#LoveHE: Tabula rasa

Student life gave Roxanne Pallett a blank canvas from which to reinvent herself and the confidence to follow her dreams

八月 26, 2010

On 11 September 2001, I was in my first week at university in Liverpool. The infamous freshers' week, when an abundance of bright-eyed students descend on campus like shoppers in the January sales.

That week was fundamental in shaping my naive but inquisitive mind thanks to the diversity of the students around me and their reactions to the Twin Towers attack. It represented the first time that I understood that there were no right or wrong opinions.

Cultures, religions and beliefs differed from those of the citizens of my home town of Carlisle, which seemed a million miles away in my mind. Nobody stuck to their own kind and formed a clique, as in school. There was no pressure to "fit in" - what a relief.

It didn't matter that I was raised by my mum and grandma without a dad, and it didn't puzzle people that my skin was dark (from my Persian genes). These aspects became normal in the little island of university society where students hailed from a variety of places, with different accents and backgrounds.

Being an only child, it excited me to have so many people to talk to, and on so many levels. I began to experiment with clothes, books and music that were new and exciting to me, and raise things in conversation that would usually stay locked inside my head so as not to sound too strange back home.

Finally, I could be whoever I wanted to be. University gives you a blank canvas - not only to reinvent yourself, but to discover who you want to be.

I met my first Jewish friend in my first year, in an English seminar. She was from a well-educated family in North London - both of her parents were professors and her older brother was a doctor. She wore modest clothes and would refrain from talking about sex while the other girls whispered innuendos about the hunky professor who took our Thursday seminar. She was a stark contrast to the frivolous girls I'd grown up around and I liked that. She was intelligent beyond her years and gave me confidence in my own integrity and standards when it came to boys and sex.

By the end of my first term I had an eclectic group of friends. Each of them helped me to discover who I was and what I believed in, and stimulated my mind to search for answers to questions that perhaps I wouldn't have asked if I had remained at home.

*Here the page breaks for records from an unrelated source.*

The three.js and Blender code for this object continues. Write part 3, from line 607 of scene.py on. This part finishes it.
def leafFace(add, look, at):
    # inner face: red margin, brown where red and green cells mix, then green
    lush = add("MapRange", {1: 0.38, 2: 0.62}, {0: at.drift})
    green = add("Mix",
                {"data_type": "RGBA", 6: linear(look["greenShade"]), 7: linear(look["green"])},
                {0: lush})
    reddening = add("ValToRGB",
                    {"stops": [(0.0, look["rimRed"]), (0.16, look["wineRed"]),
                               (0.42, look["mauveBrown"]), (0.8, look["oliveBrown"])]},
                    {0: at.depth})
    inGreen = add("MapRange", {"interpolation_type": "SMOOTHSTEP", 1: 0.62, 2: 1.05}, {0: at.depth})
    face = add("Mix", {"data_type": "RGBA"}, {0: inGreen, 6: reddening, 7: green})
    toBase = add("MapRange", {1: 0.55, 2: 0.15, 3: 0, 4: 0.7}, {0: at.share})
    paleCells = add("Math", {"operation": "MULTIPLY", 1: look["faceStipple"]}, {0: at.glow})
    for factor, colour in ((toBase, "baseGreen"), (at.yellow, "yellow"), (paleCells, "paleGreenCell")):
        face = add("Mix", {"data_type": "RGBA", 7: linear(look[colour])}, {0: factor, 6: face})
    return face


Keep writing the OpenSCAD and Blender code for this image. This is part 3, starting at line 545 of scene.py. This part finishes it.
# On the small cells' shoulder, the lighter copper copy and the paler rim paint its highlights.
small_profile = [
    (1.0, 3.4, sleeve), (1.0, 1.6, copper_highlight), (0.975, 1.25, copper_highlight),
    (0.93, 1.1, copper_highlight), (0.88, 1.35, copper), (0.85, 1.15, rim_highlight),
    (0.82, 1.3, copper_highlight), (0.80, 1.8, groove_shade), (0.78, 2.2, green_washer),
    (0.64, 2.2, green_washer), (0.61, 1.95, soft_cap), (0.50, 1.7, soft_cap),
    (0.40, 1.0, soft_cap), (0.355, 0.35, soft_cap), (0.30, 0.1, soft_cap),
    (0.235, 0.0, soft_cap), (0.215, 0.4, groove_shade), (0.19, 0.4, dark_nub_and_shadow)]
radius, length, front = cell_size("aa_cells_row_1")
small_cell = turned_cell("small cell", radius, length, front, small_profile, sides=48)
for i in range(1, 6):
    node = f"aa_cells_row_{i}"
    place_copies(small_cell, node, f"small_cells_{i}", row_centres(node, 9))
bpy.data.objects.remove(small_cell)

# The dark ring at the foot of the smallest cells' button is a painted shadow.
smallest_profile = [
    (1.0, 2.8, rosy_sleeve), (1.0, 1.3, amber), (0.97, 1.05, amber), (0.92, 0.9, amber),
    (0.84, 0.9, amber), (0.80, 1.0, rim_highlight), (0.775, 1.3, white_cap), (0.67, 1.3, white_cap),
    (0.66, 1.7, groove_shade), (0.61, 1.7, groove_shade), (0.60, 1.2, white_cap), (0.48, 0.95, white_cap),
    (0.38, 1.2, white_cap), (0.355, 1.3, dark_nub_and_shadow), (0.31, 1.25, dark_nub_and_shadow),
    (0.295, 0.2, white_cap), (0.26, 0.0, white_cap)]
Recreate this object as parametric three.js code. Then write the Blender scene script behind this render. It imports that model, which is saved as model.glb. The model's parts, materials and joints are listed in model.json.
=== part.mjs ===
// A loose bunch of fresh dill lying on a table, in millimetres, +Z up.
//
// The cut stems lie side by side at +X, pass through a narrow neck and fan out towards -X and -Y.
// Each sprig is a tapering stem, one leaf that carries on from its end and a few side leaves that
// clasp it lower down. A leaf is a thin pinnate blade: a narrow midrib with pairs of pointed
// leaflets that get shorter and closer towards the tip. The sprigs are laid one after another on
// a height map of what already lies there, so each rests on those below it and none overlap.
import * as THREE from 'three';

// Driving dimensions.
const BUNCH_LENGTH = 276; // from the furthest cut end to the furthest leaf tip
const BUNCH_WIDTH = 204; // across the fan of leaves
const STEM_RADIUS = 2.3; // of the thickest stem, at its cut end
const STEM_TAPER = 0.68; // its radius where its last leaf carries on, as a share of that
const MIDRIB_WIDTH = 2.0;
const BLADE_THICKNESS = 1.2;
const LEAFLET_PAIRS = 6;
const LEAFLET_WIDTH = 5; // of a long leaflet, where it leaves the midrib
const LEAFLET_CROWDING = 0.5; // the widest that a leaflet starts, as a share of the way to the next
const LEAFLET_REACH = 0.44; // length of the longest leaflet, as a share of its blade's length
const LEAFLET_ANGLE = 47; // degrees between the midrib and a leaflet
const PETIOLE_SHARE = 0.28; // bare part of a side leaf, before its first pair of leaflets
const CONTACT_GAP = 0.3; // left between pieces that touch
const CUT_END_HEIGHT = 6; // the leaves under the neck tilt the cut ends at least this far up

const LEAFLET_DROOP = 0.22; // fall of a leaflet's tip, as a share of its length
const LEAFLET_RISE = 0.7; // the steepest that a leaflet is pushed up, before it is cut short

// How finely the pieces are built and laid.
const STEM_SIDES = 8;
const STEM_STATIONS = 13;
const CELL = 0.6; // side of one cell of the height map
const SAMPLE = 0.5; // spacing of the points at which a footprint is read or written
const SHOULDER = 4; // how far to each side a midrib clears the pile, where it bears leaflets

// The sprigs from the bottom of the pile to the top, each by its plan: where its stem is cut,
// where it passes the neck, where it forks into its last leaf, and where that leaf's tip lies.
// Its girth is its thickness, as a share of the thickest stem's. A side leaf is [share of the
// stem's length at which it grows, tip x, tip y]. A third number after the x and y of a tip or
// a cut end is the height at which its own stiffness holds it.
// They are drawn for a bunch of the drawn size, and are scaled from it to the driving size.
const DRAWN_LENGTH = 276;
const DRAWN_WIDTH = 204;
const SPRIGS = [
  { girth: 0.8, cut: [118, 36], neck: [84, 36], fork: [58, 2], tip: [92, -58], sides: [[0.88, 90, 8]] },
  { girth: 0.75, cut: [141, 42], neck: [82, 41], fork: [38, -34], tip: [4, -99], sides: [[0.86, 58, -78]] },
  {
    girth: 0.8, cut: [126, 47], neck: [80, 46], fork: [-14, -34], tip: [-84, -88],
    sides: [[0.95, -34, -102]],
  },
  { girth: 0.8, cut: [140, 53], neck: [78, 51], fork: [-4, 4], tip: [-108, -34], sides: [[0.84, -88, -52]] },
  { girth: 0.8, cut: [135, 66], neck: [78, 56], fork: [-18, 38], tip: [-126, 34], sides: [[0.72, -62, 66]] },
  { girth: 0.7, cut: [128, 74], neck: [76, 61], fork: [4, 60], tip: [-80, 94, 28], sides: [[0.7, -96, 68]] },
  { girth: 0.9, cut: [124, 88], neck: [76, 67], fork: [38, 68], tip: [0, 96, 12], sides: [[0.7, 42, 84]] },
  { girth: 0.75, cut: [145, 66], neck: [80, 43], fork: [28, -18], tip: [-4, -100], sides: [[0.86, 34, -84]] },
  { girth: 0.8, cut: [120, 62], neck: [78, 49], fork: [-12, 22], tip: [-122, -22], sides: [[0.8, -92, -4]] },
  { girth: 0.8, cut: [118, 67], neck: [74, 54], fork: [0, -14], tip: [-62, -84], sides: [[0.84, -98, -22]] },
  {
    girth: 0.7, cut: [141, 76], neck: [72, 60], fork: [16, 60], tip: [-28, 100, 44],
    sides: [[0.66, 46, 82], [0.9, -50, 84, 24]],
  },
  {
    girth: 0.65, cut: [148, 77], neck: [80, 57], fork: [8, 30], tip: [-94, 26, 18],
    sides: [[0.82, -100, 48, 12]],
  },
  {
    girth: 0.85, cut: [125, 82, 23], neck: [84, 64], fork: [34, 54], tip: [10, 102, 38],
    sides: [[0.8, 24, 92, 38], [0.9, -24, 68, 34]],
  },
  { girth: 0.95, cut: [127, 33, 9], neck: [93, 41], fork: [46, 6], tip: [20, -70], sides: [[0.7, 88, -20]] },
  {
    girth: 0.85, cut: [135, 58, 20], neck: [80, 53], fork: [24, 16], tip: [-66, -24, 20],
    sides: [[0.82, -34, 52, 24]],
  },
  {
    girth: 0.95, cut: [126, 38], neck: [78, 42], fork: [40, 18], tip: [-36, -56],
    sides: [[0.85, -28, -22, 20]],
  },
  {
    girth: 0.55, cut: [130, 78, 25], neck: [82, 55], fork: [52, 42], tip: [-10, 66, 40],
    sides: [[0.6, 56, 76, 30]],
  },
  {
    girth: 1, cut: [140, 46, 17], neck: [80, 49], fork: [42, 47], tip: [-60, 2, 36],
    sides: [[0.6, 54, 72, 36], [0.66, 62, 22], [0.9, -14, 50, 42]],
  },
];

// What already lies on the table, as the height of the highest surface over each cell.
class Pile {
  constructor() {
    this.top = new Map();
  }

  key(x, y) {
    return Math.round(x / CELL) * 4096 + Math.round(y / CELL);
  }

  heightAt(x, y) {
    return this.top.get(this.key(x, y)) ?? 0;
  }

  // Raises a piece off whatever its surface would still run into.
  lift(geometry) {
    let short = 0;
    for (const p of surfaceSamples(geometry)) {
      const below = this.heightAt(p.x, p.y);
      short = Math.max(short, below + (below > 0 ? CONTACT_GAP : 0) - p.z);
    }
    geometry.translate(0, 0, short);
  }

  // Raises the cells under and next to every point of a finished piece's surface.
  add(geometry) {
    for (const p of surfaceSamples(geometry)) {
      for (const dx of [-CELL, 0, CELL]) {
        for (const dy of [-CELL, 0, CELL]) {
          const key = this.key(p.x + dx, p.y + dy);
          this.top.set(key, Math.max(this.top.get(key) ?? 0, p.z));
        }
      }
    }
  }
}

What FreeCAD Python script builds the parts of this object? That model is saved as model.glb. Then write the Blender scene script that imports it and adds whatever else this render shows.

I was treated as an equal by my lecturers who respected my ideas and encouraged me to develop my ability. University gave me the initiative to know that my drive and ambition needed to be fulfilled and not ignored. Some small-town teachers had tried to dilute my big ideas, dismissing me as the "silly girl with her head in the clouds". Well, those clouds represented heavenly things, so I'm glad I knew better than to listen to those teachers.

The personal decision-making was the biggest examination of all: the supermarket trips without Mum, her car and her cash card; the risk of going out the night before an early exam and having no wake-up call in the morning; and the responsibility of figuring out how to wash my clothes without shrinking or ruining them by dyeing them pink. All these coming-of-age moments I look back on and smile about.

My university years helped me to grow into the woman I am now. It wasn't all about a vocational education to equip me with a mind for media and English, but also the ability to hold my own in conversation and mix in a diverse world.